A lot of people know that cyberbullying is happening, but not a lot of people are taking it into their own hands and dealing with it. Yes, there are people who do take a stand but it has not be substantial enough were incidents are becoming fewer. If parents, schools, and professionals who work with social networking sites teamed together in campaigns against cyberbullying users would see a consistent message on how it is wrong to treat others that way.
In the article from teacherweb.com, “How Should Facebook and Myspace Handle Cyberbullying,” author Emily Bazelon describes how false accusations of cyberberbullying changed an individual’s life. The accusations began when his Facebook page was reported for harassment; however, this individual didn’t even have a Facebook page.
Furthermore, Bazelon describes how the individual and parents were never given answers on who actually created this fake Facebook. This showed me how you really can never trust who the person is behind the Facebook page because anyone can upload pictures of someone, create a profile, and be acting like someone else on the Internet.
Throughout this article Bazelon compared how MySpace and Facebook each handle cyberbullying issues. After reading the article I am sort of confused why MySpace has the rep it does because it seemed like this website takes this bullying more serious and takes greater steps into action than Facebook.

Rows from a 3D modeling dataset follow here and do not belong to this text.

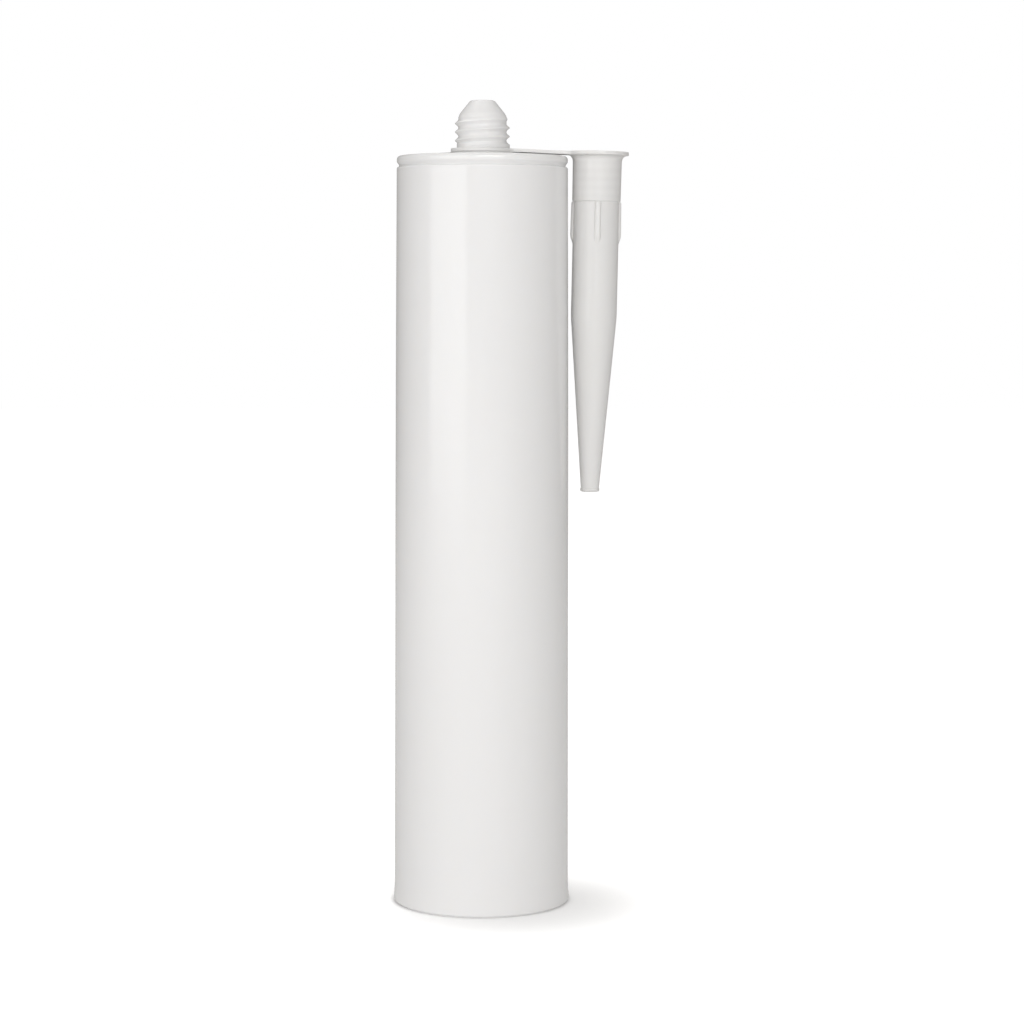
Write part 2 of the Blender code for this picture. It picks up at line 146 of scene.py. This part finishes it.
bpy.ops.mesh.primitive_plane_add(size=FLOOR_SIZE)
floor = bpy.context.object
floor.name = "floor"
floor_material, floor_tree, floor_shader = new_material("floor_paper")
floor_shader.inputs["Base Color"].default_value = FLOOR_COLOUR
floor_shader.inputs["Roughness"].default_value = FLOOR_ROUGHNESS
floor_shader.inputs["Specular IOR Level"].default_value = 0.0
floor_shader.inputs["Emission Color"].default_value = WHITE
floor_rays = floor_tree.nodes.new("ShaderNodeLightPath")
floor_place = floor_tree.nodes.new("ShaderNodeTexCoord")
# The painted shade round the tube: the glow grows with the distance from that point beside it.
floor_reach = floor_tree.nodes.new("ShaderNodeVectorMath")
floor_reach.operation = "DISTANCE"
floor_reach.inputs[1].default_value = PAINTED_SHADE_MIDDLE
floor_glow_and_painted_shade = floor_tree.nodes.new("ShaderNodeMapRange")
floor_glow_and_painted_shade.interpolation_type = "SMOOTHSTEP"
floor_glow_and_painted_shade.inputs["From Min"].default_value = PAINTED_SHADE_REACH[0]
floor_glow_and_painted_shade.inputs["From Max"].default_value = PAINTED_SHADE_REACH[1]
floor_glow_and_painted_shade.inputs["To Min"].default_value = GLOW_NEAR
floor_glow_and_painted_shade.inputs["To Max"].default_value = GLOW_FAR
# The painted contact shadow: no glow under the foot, and a thin ring round it that fades in.
floor_foot = floor_tree.nodes.new("ShaderNodeVectorMath")
floor_foot.operation = "DISTANCE"
floor_foot.inputs[1].default_value = FOOT_MIDDLE
foot_painted_shade = floor_tree.nodes.new("ShaderNodeMapRange")
foot_painted_shade.inputs["From Min"].default_value = FOOT_SHADE[0]
foot_painted_shade.inputs["From Max"].default_value = FOOT_SHADE[1]
floor_seen = floor_tree.nodes.new("ShaderNodeMath")
floor_seen.operation = "MULTIPLY"
floor_glow_with_painted_shade = floor_tree.nodes.new("ShaderNodeMath")
floor_glow_with_painted_shade.operation = "MULTIPLY"
for start, end in (
    (floor_place.outputs["Object"], floor_reach.inputs[0]),
    (floor_reach.outputs["Value"], floor_glow_and_painted_shade.inputs["Value"]),
    (floor_glow_and_painted_shade.outputs["Result"], floor_seen.inputs[0]),
    (floor_rays.outputs["Is Camera Ray"], floor_seen.inputs[1]),
    (floor_place.outputs["Object"], floor_foot.inputs[0]),
    (floor_foot.outputs["Value"], foot_painted_shade.inputs["Value"]),
    (floor_seen.outputs["Value"], floor_glow_with_painted_shade.inputs[0]),
    (foot_painted_shade.outputs["Result"], floor_glow_with_painted_shade.inputs[1]),
    (floor_glow_with_painted_shade.outputs["Value"], floor_shader.inputs["Emission Strength"]),
):
    floor_tree.links.new(start, end)
floor.data.materials.append(floor_material)

# The cartridge. One white HDPE moulding: a long tube that is open at the foot, with a rim, a
# closed shoulder and a threaded neck. The neck's closed dome is cut off before use.
NECK_STEPS = 192
SEAT_Z = 213.70 * MM
TUBE_RINGS = [
    (3.40, 228.40), (6.80, 224.15), (6.80, 216.70), (7.20, 216.30), (7.20, 213.87),
    (9.20, 213.87), (9.50, 213.69), (22.14, 212.80), (24.14, 212.80), (24.14, 211.05),
    (23.62, 210.40), (23.50, 210.10), (23.50, 209.80), (24.153, 209.55), (24.433, 160.0),
    (24.697, 106.0), (24.835, 54.0), (24.98, 5.00), (25.19, 1.80), (25.22, 0.55), (24.60, 0.0),
    (23.35, 0.0), (23.00, 0.50), (22.75, 210.80), (5.50, 211.70), (5.50, 223.50), (2.75, 227.10),
]
TUBE_ROUNDINGS = [
    (3.40, 228.40, 0.55), (6.80, 224.15, 0.90), (24.14, 212.80, 1.00), (24.14, 211.05, 0.28),
    (24.153, 209.55, 0.30), (24.98, 5.00, 1.20), (25.19, 1.80, 0.60), (25.22, 0.55, 0.20),
    (22.75, 210.80, 1.00),
]
ROUNDING_STEPS = 4
SAME_PLACE = 0.001 * MM
NEAR_RING = 0.02 * MM
CRISP_ANGLE = math.radians(38)
THREAD_STEPS = 96
THREAD_PITCH = 2.40 * MM
THREAD_START_Z = SEAT_Z + 2.25 * MM
THREAD_FIRST = -0.42
THREAD_TURNS = 3.70
THREAD_GROWS = (-0.45, -0.25)
THREAD_RUNS_OUT = (2.62, 3.27)
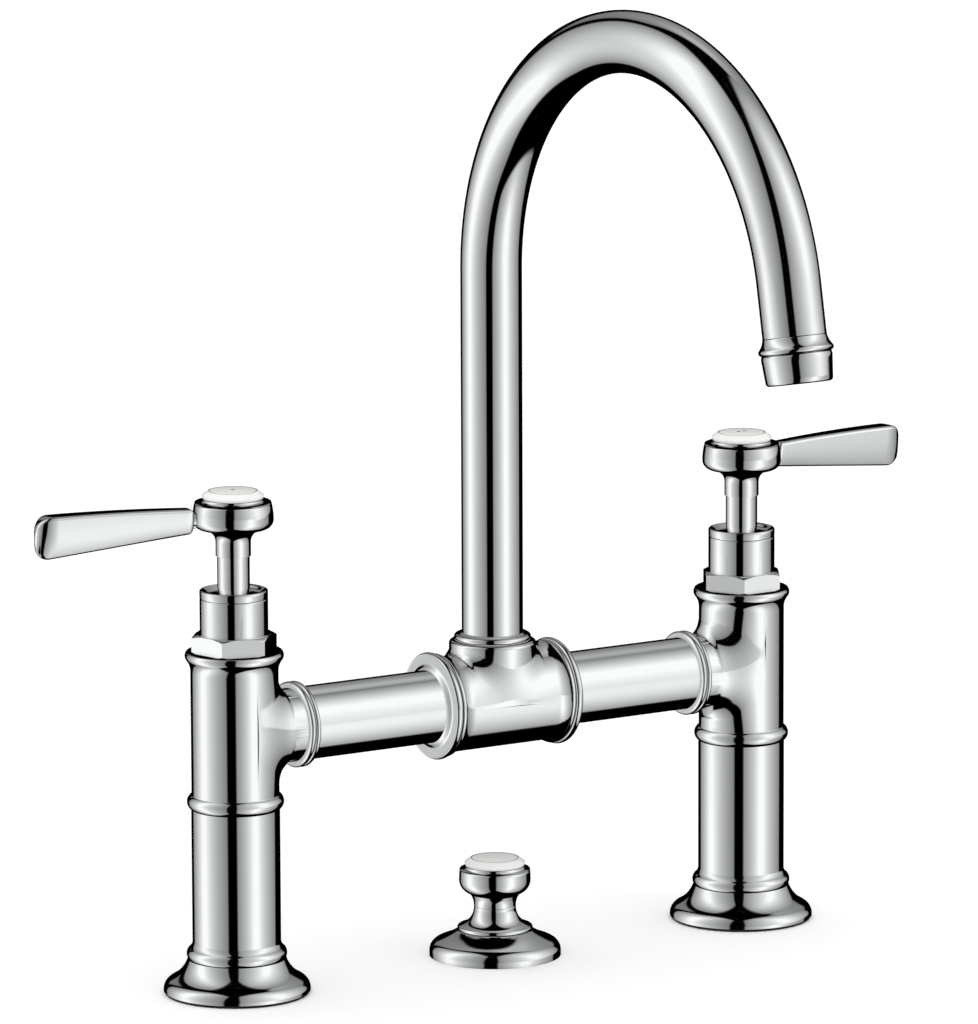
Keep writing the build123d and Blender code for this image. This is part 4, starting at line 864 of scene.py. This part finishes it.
# %% Make the skins
def skin(node, material):
    source = nodes[node]
    mesh = modelled[node] if node in modelled else source.data.copy()
    work = bmesh.new()
    work.from_mesh(mesh)
    bmesh.ops.remove_doubles(work, verts=work.verts, dist=0.001 * MM)
    if node in saddles:
        soften(work, saddles[node])
    for face in work.faces:
        face.smooth = True
    work.to_mesh(mesh)
    work.free()
    mesh.set_sharp_from_angle(angle=SHARP_ANGLE)
    mesh.materials.clear()
    mesh.materials.append(material)
    raw = bpy.data.objects.new("skin_" + node, mesh)
    bpy.context.scene.collection.objects.link(raw)
    weighted = raw.modifiers.new("normals", "WEIGHTED_NORMAL")
    weighted.mode = "FACE_AREA_WITH_ANGLE"
    weighted.weight = 50
    weighted.keep_sharp = True
    ready = raw.evaluated_get(bpy.context.evaluated_depsgraph_get())
    final = bpy.data.meshes.new_from_object(ready)
    raw.modifiers.clear()
    raw.data = final
    final.name = raw.name
    if node == "spout_tube":
        final.normals_split_custom_set(tube_normals(final).tolist())
    elif node in axes:
        normals = lathe_normals(final, axes[node], node in branched)
        if node in saddles:
            normals = saddle_normals(final, normals, saddles[node])
        final.normals_split_custom_set(normals.tolist())
    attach(raw, source["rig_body"])
    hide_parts(node)
    return raw


index_dots = {"cold_index_disc": [0.0], "hot_index_disc": [-DOT_PITCH / 2, DOT_PITCH / 2], "knob_disc": []}
skins = {}
for node in sorted(nodes):
    if node in index_dots:
        material = glazed_porcelain("glazed_porcelain_" + node, middle(node), index_dots[node])
    else:
        material = finishes[slot_of[node]]
    skins[node] = skin(node, material)
print("skins:", len(skins), "triangles:", sum(len(s.data.polygons) for s in skins.values()))

# %% [markdown]
# ## What the chrome shows
#
# A product photographer spends most of the time on what a mirror shows. The photo's chrome
# shows the soft boxes and the dark studio between them, and almost nothing of the tap's own
# parts, which would scatter thin broken lines over every curve. So the pieces are hidden from
# mirror reflections, and the darkness that the creases lose by that is put back in the material.

# %% Keep the tap out of its own reflections
for shown in skins.values():
    shown.visible_glossy = False
print("pieces hidden from mirror reflections:", len(skins))

# %% [markdown]
# ## Floor
#
# The tap is shown standing on a plain white floor. The floor keeps a soft shadow.

# %% Floor
FLOOR_SIZE = 6.0
FLOOR_LIFT = "#606060"


def floor():
    mesh = bpy.data.meshes.new("floor")
    half = FLOOR_SIZE / 2
    corners = [(-half, -half, 0), (half, -half, 0), (half, half, 0), (-half, half, 0)]
    mesh.from_pydata(corners, [], [(0, 1, 2, 3)])
    material, tree = new_material("white_floor")
    shader = add(tree, "ShaderNodeBsdfDiffuse", Color=linear("#ffffff"))
    glow = add(tree, "ShaderNodeEmission", Strength=add(tree, "ShaderNodeLightPath").outputs["Is Camera Ray"])
    glow.inputs["Color"].default_value = linear(FLOOR_LIFT)
    both = add(tree, "ShaderNodeAddShader", _0=shader.outputs["BSDF"], _1=glow.outputs["Emission"])
    output = tree.nodes.new("ShaderNodeOutputMaterial")
    tree.links.new(both.outputs["Shader"], output.inputs["Surface"])
    mesh.materials.append(material)
    thing = bpy.data.objects.new("floor", mesh)
    bpy.context.scene.collection.objects.link(thing)
    thing.visible_glossy = False
    return thing


print("floor:", floor().name, FLOOR_SIZE, "m wide")

# %% [markdown]
# ## Studio
#
# Chrome has no colour of its own: it shows the room. The photo looks lit by tall soft boxes on
# the left and on the right, each an upper and a lower one, with a dark gap at the camera, and
# by one more from behind and above. Each box is brightest where its lamp stands and fades
# towards its edges, and that fade is what makes the chrome look round and soft.
#
# The world draws the room by direction only, so nothing near the tap casts a light of its own.
# A flat box seen from the tap is a rectangle on its own plane: a direction's place on that
# plane is the tangent of its turn from the box's facing, and its rise over the cosine of that
# turn. Only mirror reflections see the boxes. Matt surfaces get an even light, and the camera
# sees plain white.

# %% A soft box
CAMERA_AZIMUTH = -32.20
CAMERA_ELEVATION = 10.65
BOX_EDGE = 0.09
AHEAD_LEAST = 0.02


def inside(tree, value, edge, sign, slack):
    """1 where value is on the inner side of an edge, 0 outside, smooth between. slack widens it."""
    past = add(tree, MATH, {"operation": "SUBTRACT"}, _0=value, _1=edge)
    past = add(tree, MATH, {"operation": "MULTIPLY"}, _0=past, _1=sign)
    steps = add(tree, MATH, {"operation": "DIVIDE"}, _0=past, _1=slack)
    node = add(tree, "ShaderNodeMapRange", {"interpolation_type": "SMOOTHSTEP"}, Value=steps)
    node.inputs["From Min"].default_value = -0.5
    node.inputs["From Max"].default_value = 0.5
    return node.outputs["Result"]


def soft_box(tree, azimuth, rise, facing, left, right, bottom, top, lamp, lamp_rise, even, fade, tall):
    """The level of one box. facing, left, right and lamp are degrees around the camera's side of
    the tap, right positive; bottom, top and lamp_rise are degrees of height straight ahead of the
    box. The light is even within that reach of the lamp and then fades, more slowly up and down."""
    turn = add(tree, MATH, {"operation": "SUBTRACT"}, _0=azimuth, _1=radians(facing))
    turn = add(tree, MATH, {"operation": "WRAP"}, _0=turn, _1=pi, _2=-pi)
    ahead = add(tree, MATH, {"operation": "COSINE"}, _0=turn)
    across = add(tree, MATH, {"operation": "TANGENT"}, _0=turn)
    ahead_or_least = add(tree, MATH, {"operation": "MAXIMUM"}, _0=ahead, _1=AHEAD_LEAST)
    up = add(tree, MATH, {"operation": "DIVIDE"}, _0=rise, _1=ahead_or_least)
    level = add(tree, MATH, {"operation": "GREATER_THAN"}, _0=ahead, _1=AHEAD_LEAST)
    for value, first, last in ((across, left - facing, right - facing), (up, bottom, top)):
        slack = add(tree, MATH, {"operation": "MULTIPLY"}, _0=value, _1=value)
        slack = add(tree, MATH, {"operation": "MULTIPLY_ADD"}, _0=slack, _1=BOX_EDGE, _2=BOX_EDGE)
        for edge, sign in ((first, 1), (last, -1)):
            side = inside(tree, value, tan(radians(edge)), sign, slack)
            level = add(tree, MATH, {"operation": "MULTIPLY"}, _0=level, _1=side)
    off_across = add(tree, MATH, {"operation": "SUBTRACT"}, _0=across, _1=tan(radians(lamp - facing)))
    off_across = add(tree, MATH, {"operation": "POWER"}, _0=off_across, _1=2.0)
    off_up = add(tree, MATH, {"operation": "SUBTRACT"}, _0=up, _1=tan(radians(lamp_rise)))
    off_up = add(tree, MATH, {"operation": "DIVIDE"}, _0=off_up, _1=tall)
    off_up = add(tree, MATH, {"operation": "POWER"}, _0=off_up, _1=2.0)
    far = add(tree, MATH, {"operation": "ADD"}, _0=off_across, _1=off_up)
    far = add(tree, MATH, {"operation": "SQRT"}, _0=far)
    far = add(tree, MATH, {"operation": "SUBTRACT"}, _0=far, _1=even)
    far = add(tree, MATH, {"operation": "MAXIMUM"}, _0=far, _1=0.0)
    far = add(tree, MATH, {"operation": "MULTIPLY_ADD"}, _0=far, _1=fade, _2=1.0)
    return add(tree, MATH, {"operation": "DIVIDE"}, _0=level, _1=far)


# %% The five boxes
soft_boxes = {
    "left upper": dict(
        facing=-80, left=-139, right=-20, bottom=-3.5, top=76, lamp=-91, lamp_rise=27,
        even=0.13, fade=2.2, tall=3.4,
    ),
    "left lower": dict(
        facing=-80, left=-140, right=-20, bottom=-70.5, top=1.5, lamp=-89, lamp_rise=-32,
        even=0.20, fade=2.1, tall=2.4,
    ),
    "right upper": dict(
        facing=73, left=6, right=141, bottom=-6, top=79.2, lamp=76, lamp_rise=28,
        even=0.14, fade=1.4, tall=2.4,
    ),
    "right lower": dict(
        facing=64, left=5, right=122, bottom=-62.3, top=0, lamp=54, lamp_rise=-22,
        even=0.14, fade=2.0, tall=2.6,
    ),
    "behind": dict(
        facing=158, left=129, right=209, bottom=20, top=59, lamp=168, lamp_rise=52,
        even=0.20, fade=1.8, tall=1.1,
    ),
}
BEHIND_LEVEL = 0.44
print("soft boxes:", list(soft_boxes))

# %% Studio world
FLAT_LEAST = 0.001


def studio():
    world = bpy.data.worlds.new("studio")
    world.use_nodes = True
    tree = world.node_tree
    tree.nodes.clear()
    ray = add(tree, "ShaderNodeTexCoord").outputs["Generated"]
    turned = add(
        tree, "ShaderNodeVectorRotate", {"rotation_type": "Z_AXIS"}, Vector=ray,
        Angle=radians(90 - CAMERA_AZIMUTH),
    )
    split = add(tree, "ShaderNodeSeparateXYZ", Vector=turned.outputs["Vector"])
    ahead, across, up = (split.outputs[name] for name in ("X", "Y", "Z"))
    azimuth = add(tree, MATH, {"operation": "ARCTAN2"}, _0=across, _1=ahead)
    ahead_square = add(tree, MATH, {"operation": "POWER"}, _0=ahead, _1=2.0)
    across_square = add(tree, MATH, {"operation": "POWER"}, _0=across, _1=2.0)
    flat = add(tree, MATH, {"operation": "ADD"}, _0=ahead_square, _1=across_square)
    flat = add(tree, MATH, {"operation": "SQRT"}, _0=flat)
    flat = add(tree, MATH, {"operation": "MAXIMUM"}, _0=flat, _1=FLAT_LEAST)
    rise = add(tree, MATH, {"operation": "DIVIDE"}, _0=up, _1=flat)
    room = None
    for place, sizes in soft_boxes.items():
        level = soft_box(tree, azimuth, rise, **sizes)
        if place == "behind":
            level = add(tree, MATH, {"operation": "MULTIPLY"}, _0=level, _1=BEHIND_LEVEL)
        if room is not None:
            level = add(tree, MATH, {"operation": "MAXIMUM"}, _0=room, _1=level)
        room = level
    path = add(tree, "ShaderNodeLightPath")
    mirror = add(
        tree, "ShaderNodeMix", {"data_type": "RGBA"}, _0=path.outputs["Is Glossy Ray"],
        _6=linear("#ffffff"), _7=room,
    )
    seen = add(
        tree, "ShaderNodeMix", {"data_type": "RGBA"}, _0=path.outputs["Is Camera Ray"],
        _6=mirror.outputs[2], _7=linear("#ffffff"),
    )
    background = add(tree, "ShaderNodeBackground", Color=seen.outputs[2], Strength=1.0)
    output = tree.nodes.new("ShaderNodeOutputWorld")
    tree.links.new(background.outputs["Background"], output.inputs["Surface"])
    bpy.context.scene.world = world


studio()
bpy.context.scene.view_settings.view_transform = "Standard"
print("nodes in the world:", len(bpy.context.scene.world.node_tree.nodes))

# %% [markdown]
# ## Camera
#
# The photo was taken from far away with a long lens, from the cold side and a little above.

# %% Camera
CAMERA_DISTANCE = 3.028
CAMERA_PIVOT = Vector((0, 0, 0.151))
CAMERA_AIM = Vector((-0.00017, 0.0017, 0.15815))
CAMERA_ROLL = -0.21
LENS = 304.4


def camera():
    turn, rise = radians(CAMERA_AZIMUTH), radians(CAMERA_ELEVATION)
    back = Vector((sin(turn) * cos(rise), -cos(turn) * cos(rise), sin(rise)))
    data = bpy.data.cameras.new("camera")
    data.sensor_width = 36
    data.lens = LENS
    thing = bpy.data.objects.new("camera", data)
    bpy.context.scene.collection.objects.link(thing)
    thing.location = CAMERA_PIVOT + back * CAMERA_DISTANCE
    look = (CAMERA_AIM - thing.location).to_track_quat("-Z", "Y")
    thing.rotation_mode = "QUATERNION"
    thing.rotation_quaternion = look @ Quaternion((0, 0, 1), radians(CAMERA_ROLL))
    bpy.context.scene.camera = thing


camera()
print("camera:", CAMERA_DISTANCE, "m away with a lens of", LENS, "mm")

Then Facebook doesn’t seem to be actually admitting what is actually going on with cyberbullying or abusive use on the web because once it is reported they complete a small investigation and then just delete the page. It seems like Facebook is sweeping the bug under the rug and forgetting about the situation.
Instead of schools, parents, and social networking sites pointing fingers in the opposite direction I think that all three areas need to work together to control the amount of cyberbullying happening and implementing punishments. Bazelon wrote good arguments on how situations are and are not being handled; furthermore, was being realistic about the internet and today’s generation of users.